On ne peut s’empêcher de sourire en pensant que le principe de la table rase avait été vigoureusement érigé en mot d’ordre de la création par les chefs de file d’un renouveau musical qui, après 1945, se devait, selon eux, d’oublier totalement le passé pour repartir de zéro. Pierre Boulez (1925-2016), l’un des principaux théoriciens de cette avant-garde nourrie de complexité spéculative, semble toutefois avoir pris ses distances avec ce dogme extrémiste quand il livre, en 1984, une version définitive de Répons, son grand œuvre pour ensemble et électronique, dont le titre et le principe renvoient à une pratique en vogue… au Moyen Age.

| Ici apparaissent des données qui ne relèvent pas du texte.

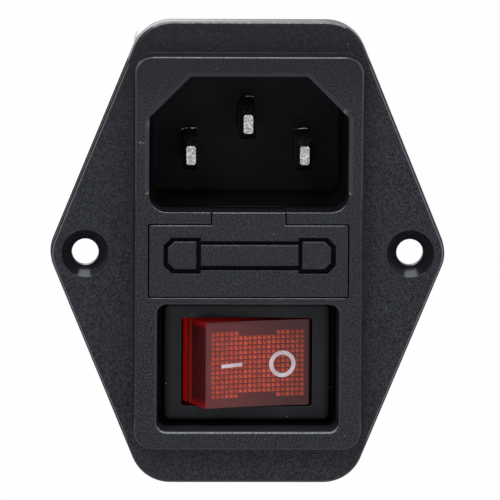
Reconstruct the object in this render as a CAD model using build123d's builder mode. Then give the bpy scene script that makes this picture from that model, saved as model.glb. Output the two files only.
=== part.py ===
from build123d import *
import os
from math import asin, atan2, cos, hypot, radians, sin

os.makedirs("parts", exist_ok=True)

# Millimetres. X runs to the right seen from the front, Z runs up, the front faces -Y, and
# the origin lies midway between the two screw holes on the rear face of the flange.

# Panel flange with its two countersunk screw holes
screw_inset = 5.85
screw_hole_radius = 1.65
countersink_radius = 2.95
countersink_angle = 90.0
flange_margin = 3.9
flange_thickness = 2.5
flange_corner_inset = 1.27
flange_draft = 2.0
flange_edge_round = 0.35
ear_radius = 4.3
flange_corner_radius = 5.1

# Raised bezel
bezel_rise = 2.7
bezel_side_margin = 1.05
bezel_top_margin = 2.65
bezel_bottom_margin = 2.425
bezel_corner_radius = 2.4
bezel_draft = 5.0
bezel_edge_round = 0.2

# Skirt behind the panel
skirt_side_margin = 0.85
skirt_end_margin = 0.9
skirt_past_floor = 1.6
skirt_wall = 1.2
skirt_corner_radius = 1.2
plinth_height = 0.4
plinth_margin = 0.3
post_radius = 1.35
peg_radius = 0.65

# Appliance inlet
inlet_web = 1.6
inlet_width = 24.5
inlet_height = 16.7
inlet_depth = 16.0
inlet_draft = 2.2
inlet_corner_cut = 5.1
inlet_cut_round = 0.6
inlet_corner_radius = 2.2
inlet_lip = 0.45
inlet_floor = 1.6
corner_core = 2.9
corner_core_start = 1.5

# Inlet pins
pin_width = 2.0
pin_height = 4.0
pin_tip_width = 1.15
pin_tip_height = 2.3
pin_tip_length = 1.5
pin_edge_round = 0.3
pin_spacing = 14.0
live_pin_drop = 2.0
earth_pin_rise = 2.0
live_pin_reach = 11.0
earth_pin_reach = 12.0
pin_clearance = 0.02
pin_shoulder = 1.0
pin_shoulder_length = 1.0
lead_width = 1.6
lead_sheet = 0.8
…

L’image de la table rase investie par Arvo Pärt n’a évidemment rien à voir avec celle imposée par Pierre Boulez et consorts. Elle résulte cependant d’une semblable prise de conscience de l’impossibilité de s’exprimer « comme avant ». L’Estonien, né en 1935, a d’abord, comme la plupart des francs-tireurs essayant d’exister en Union soviétique, tâté du sérialisme, mais il en est assez vite revenu. Dans la notice du disque, Wolfgang Sandner évoque la rencontre d’Arvo Pärt avec un moine qui lui a dit qu’il n’était plus nécessaire d’inventer des prières, car elles avaient toutes été écrites.

Arrêt sur image

De cette assertion élevée au rang de vérité, le compositeur avait tiré une leçon d’humilité. « Nous devons nous attendre à ce que notre musique prenne fin un jour. Peut-être l’artiste le plus grand connaîtra-t-il le moment où il ne voudra ou ne pourra plus créer ? » Arvo Pärt a vécu une telle situation et a cessé de composer entre 1974 et 1976. Son retour à la musique s’est opéré en 1977, principalement avec les trois œuvres enregistrées pour ce disque bien après le passage à l’Ouest, Vienne puis Berlin, de l’Estonien ayant acquis la nationalité autrichienne. Fratres (en deux versions), Cantus in Memoriam Benjamin Britten et Tabula rasa. La quintessence d’un style fondé sur le dénuement, la simplicité et la répétition.